Now they have to buy the airframe from a shaky partner, and may lose
the ARH because of that. They also dealt themselves out of the
light/commerical tilt rotor business - and ancillary
government/military sales. (I know -- it's a fad, and Bell will never
sell more than a handful of 609s and derivatives.)

Salesmen make business -- if Eurocopter and Bell could sustain
commercial product lines in tough times, I suspect Boeing could have
too. Do you blame people for not buying MD600s and Exploriers from a
Dutch holding company when the two major suppliers have stable support
networks? That doesn't mean the product lines were losers. And it
doesn't mean the technology in them is worthless.

The composite blades finally in test for the AH-64 are made like those
already on the 530F (same autoclaves, too). Bell 430s were using that
four-bladed composite rotor head and blade technology way in advance of
the AH-1Z/UH-1Y go-ahead. A lot of that flaw-tolerant S-92 technology
makes good sense for a military operator who has to fly alot, take
battle damage, and stay within a budget.
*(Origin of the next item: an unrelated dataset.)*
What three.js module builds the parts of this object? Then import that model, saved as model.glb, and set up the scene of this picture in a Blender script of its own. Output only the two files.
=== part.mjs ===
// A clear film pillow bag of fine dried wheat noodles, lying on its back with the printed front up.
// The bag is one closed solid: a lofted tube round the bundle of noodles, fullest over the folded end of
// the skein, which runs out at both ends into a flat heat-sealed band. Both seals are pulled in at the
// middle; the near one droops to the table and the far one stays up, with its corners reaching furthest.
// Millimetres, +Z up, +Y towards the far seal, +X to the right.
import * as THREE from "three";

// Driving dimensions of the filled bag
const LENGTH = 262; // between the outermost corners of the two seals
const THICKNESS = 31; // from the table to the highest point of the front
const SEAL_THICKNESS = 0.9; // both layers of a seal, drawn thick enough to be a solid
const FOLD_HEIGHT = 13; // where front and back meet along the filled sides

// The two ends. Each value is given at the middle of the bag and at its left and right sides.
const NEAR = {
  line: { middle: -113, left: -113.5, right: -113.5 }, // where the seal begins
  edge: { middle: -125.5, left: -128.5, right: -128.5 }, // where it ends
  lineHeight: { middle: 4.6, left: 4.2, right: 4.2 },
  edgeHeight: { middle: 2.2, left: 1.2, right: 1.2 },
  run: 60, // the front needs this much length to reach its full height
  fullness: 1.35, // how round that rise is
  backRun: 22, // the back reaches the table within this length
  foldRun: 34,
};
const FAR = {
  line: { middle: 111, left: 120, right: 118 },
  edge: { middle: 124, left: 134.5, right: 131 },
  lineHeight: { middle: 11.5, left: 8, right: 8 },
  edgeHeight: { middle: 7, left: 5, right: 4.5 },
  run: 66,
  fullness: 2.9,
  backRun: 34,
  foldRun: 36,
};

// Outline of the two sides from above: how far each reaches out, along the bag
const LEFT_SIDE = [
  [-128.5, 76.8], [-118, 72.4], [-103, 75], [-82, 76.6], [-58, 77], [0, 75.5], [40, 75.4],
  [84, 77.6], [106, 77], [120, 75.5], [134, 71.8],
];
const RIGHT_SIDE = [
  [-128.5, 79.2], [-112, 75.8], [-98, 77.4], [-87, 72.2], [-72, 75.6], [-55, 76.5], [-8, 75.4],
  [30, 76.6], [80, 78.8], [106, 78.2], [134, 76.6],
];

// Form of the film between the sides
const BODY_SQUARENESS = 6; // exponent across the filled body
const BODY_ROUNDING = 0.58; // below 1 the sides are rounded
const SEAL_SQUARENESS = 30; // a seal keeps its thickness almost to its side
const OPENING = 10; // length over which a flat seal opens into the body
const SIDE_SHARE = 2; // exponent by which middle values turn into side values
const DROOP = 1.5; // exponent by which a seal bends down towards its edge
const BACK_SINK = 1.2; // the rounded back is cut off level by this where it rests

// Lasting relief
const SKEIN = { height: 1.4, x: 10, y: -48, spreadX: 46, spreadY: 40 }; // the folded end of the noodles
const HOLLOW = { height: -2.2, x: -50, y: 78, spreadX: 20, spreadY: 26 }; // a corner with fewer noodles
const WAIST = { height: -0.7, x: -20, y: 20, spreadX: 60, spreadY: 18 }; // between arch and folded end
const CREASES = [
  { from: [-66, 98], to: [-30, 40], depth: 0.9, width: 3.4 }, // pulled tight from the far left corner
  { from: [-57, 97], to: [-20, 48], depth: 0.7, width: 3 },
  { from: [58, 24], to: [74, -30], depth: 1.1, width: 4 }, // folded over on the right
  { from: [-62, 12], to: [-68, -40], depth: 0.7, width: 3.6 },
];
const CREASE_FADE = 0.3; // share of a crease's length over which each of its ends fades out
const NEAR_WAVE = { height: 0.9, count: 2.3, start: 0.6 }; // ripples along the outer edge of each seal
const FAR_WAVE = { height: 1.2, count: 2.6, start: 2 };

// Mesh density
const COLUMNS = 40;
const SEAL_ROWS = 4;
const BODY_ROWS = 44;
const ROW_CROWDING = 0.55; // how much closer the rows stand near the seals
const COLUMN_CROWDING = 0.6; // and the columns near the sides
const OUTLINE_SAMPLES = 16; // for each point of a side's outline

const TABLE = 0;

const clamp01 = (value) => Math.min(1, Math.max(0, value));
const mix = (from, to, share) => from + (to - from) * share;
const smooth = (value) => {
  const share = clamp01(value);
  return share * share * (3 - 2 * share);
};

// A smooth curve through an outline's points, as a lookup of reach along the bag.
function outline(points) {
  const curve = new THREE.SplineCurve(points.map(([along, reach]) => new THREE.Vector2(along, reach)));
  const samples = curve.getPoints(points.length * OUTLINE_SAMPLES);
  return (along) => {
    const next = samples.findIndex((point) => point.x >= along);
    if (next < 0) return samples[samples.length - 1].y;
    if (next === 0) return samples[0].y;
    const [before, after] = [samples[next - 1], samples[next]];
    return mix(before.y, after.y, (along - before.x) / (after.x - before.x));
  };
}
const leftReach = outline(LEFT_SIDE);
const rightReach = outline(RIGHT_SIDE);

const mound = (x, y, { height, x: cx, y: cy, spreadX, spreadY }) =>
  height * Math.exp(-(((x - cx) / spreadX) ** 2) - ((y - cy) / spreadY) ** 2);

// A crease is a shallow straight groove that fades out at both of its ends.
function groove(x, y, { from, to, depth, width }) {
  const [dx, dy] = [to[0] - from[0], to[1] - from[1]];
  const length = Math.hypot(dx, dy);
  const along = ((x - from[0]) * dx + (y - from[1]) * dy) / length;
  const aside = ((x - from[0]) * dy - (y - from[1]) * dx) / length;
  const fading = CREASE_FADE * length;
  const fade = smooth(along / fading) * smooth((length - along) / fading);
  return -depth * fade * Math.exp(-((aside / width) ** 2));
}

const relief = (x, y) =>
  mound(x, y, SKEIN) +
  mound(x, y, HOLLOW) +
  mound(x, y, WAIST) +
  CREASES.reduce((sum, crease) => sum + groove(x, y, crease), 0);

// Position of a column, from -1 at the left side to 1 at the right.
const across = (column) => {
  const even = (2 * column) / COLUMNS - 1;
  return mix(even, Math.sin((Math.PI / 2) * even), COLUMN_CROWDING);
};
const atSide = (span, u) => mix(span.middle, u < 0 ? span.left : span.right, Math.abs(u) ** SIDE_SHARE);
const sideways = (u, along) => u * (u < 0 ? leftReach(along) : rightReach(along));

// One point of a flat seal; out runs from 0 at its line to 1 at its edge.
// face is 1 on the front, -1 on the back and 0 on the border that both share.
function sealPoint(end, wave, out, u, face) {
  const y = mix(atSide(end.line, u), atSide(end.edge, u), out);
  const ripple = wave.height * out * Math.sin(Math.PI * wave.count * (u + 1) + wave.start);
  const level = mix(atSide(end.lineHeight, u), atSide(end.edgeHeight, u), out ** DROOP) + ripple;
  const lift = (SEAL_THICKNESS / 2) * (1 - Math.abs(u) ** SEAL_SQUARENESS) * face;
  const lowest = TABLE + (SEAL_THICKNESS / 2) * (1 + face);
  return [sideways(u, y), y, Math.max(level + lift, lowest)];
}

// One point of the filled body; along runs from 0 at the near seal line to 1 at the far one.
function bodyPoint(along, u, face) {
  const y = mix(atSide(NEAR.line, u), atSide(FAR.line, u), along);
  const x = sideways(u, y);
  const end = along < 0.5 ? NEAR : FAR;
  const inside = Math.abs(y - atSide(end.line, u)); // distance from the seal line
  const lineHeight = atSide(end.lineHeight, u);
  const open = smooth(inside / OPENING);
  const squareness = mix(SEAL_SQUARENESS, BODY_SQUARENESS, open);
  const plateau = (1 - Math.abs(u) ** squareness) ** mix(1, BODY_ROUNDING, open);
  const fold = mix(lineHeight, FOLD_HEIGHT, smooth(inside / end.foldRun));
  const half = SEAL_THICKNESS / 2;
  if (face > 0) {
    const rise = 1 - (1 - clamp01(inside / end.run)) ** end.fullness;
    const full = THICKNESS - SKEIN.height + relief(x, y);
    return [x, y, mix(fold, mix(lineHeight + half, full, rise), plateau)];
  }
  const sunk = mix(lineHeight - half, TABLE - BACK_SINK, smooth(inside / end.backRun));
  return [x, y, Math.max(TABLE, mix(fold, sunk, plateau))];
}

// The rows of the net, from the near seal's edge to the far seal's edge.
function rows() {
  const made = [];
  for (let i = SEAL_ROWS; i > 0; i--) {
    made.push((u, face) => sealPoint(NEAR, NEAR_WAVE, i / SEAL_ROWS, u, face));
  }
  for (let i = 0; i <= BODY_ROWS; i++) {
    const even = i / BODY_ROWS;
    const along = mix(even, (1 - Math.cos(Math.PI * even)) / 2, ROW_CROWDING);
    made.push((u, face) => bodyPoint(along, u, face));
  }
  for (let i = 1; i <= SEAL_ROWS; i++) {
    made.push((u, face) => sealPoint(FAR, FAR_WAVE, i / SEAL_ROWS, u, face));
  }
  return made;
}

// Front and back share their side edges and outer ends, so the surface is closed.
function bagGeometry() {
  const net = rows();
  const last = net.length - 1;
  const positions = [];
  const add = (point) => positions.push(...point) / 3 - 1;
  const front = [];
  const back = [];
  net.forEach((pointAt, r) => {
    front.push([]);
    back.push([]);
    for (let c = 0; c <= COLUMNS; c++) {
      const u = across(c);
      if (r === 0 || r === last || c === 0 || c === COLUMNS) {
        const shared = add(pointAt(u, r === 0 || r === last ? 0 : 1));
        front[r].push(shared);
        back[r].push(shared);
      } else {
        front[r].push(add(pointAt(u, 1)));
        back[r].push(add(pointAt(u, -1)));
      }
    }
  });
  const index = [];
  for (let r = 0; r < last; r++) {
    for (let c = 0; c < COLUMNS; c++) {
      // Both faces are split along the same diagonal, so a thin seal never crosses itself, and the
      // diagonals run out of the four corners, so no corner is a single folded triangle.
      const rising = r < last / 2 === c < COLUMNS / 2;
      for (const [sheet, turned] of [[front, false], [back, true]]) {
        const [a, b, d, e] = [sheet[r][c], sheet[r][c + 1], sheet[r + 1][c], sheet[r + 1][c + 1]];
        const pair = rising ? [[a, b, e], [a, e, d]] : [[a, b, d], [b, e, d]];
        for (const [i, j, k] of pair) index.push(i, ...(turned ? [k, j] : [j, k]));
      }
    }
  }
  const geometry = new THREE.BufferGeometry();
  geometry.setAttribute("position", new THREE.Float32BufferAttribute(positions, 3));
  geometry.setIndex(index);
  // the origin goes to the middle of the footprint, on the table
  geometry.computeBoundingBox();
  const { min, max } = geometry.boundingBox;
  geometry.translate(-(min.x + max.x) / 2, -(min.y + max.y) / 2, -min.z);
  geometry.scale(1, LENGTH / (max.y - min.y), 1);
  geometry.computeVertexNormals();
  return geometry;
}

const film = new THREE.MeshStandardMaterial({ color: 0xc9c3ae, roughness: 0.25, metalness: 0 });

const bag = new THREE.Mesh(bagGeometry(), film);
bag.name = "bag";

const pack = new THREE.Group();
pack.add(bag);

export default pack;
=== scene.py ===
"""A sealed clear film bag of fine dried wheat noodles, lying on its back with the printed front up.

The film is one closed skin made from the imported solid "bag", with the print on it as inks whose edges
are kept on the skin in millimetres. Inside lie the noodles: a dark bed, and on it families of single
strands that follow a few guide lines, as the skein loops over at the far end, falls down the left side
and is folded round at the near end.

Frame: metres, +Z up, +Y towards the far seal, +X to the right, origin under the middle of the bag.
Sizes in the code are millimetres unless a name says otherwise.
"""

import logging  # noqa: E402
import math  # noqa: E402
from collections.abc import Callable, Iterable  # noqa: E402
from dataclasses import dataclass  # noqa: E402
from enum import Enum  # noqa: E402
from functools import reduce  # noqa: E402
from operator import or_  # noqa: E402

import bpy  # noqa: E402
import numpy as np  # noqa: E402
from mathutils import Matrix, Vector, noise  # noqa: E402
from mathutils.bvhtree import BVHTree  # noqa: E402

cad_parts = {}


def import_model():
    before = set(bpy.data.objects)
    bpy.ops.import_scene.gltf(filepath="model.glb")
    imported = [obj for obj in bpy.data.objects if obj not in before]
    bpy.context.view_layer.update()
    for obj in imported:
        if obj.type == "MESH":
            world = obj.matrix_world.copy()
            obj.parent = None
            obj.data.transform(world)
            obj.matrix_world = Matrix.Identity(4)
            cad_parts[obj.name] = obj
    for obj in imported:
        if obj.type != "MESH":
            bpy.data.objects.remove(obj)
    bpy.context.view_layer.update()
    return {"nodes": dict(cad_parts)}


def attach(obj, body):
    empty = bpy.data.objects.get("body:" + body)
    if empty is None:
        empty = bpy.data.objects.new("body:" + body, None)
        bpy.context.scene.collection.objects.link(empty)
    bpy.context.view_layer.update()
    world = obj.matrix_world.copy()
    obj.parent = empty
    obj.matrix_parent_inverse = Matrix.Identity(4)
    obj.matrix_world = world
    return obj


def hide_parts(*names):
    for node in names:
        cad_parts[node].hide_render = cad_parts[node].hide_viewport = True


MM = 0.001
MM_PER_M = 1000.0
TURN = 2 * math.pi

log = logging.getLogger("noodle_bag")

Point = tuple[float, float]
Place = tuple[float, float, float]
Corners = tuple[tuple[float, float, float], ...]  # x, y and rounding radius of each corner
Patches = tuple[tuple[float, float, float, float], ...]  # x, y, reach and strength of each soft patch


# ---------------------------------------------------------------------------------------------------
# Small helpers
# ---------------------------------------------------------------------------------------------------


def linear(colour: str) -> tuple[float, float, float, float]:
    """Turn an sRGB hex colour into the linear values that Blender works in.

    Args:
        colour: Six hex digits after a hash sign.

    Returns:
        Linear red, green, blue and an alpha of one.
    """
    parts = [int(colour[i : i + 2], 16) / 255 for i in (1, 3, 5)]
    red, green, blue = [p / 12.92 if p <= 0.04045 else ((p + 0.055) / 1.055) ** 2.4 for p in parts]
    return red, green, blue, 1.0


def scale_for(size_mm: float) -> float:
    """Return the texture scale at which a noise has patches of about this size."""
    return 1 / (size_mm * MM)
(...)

HUMS and lot of this dual-use
stuff evolves in parallel.

Commercial utilization rates are typically higher than military, and
commercial operators get real mad when they can't fly -- that gives you
RAM technologies directly applicable to military helicopters. I'm told
some of the latest FARs are tougher than MILSPEC.

Boeing figured 20-year sole-source military contracts like Chinook and
Apache modernization and V-22 and Comanche were sure bets -- ooops
Comanche wasn't a sure bet. Now, DoD has no problem going offshore for
helicopters. I don't think we should just surrender the market and the
industry to Europe. Monday morning, that might be good for business,
and Tuesday afternoon bad for the country.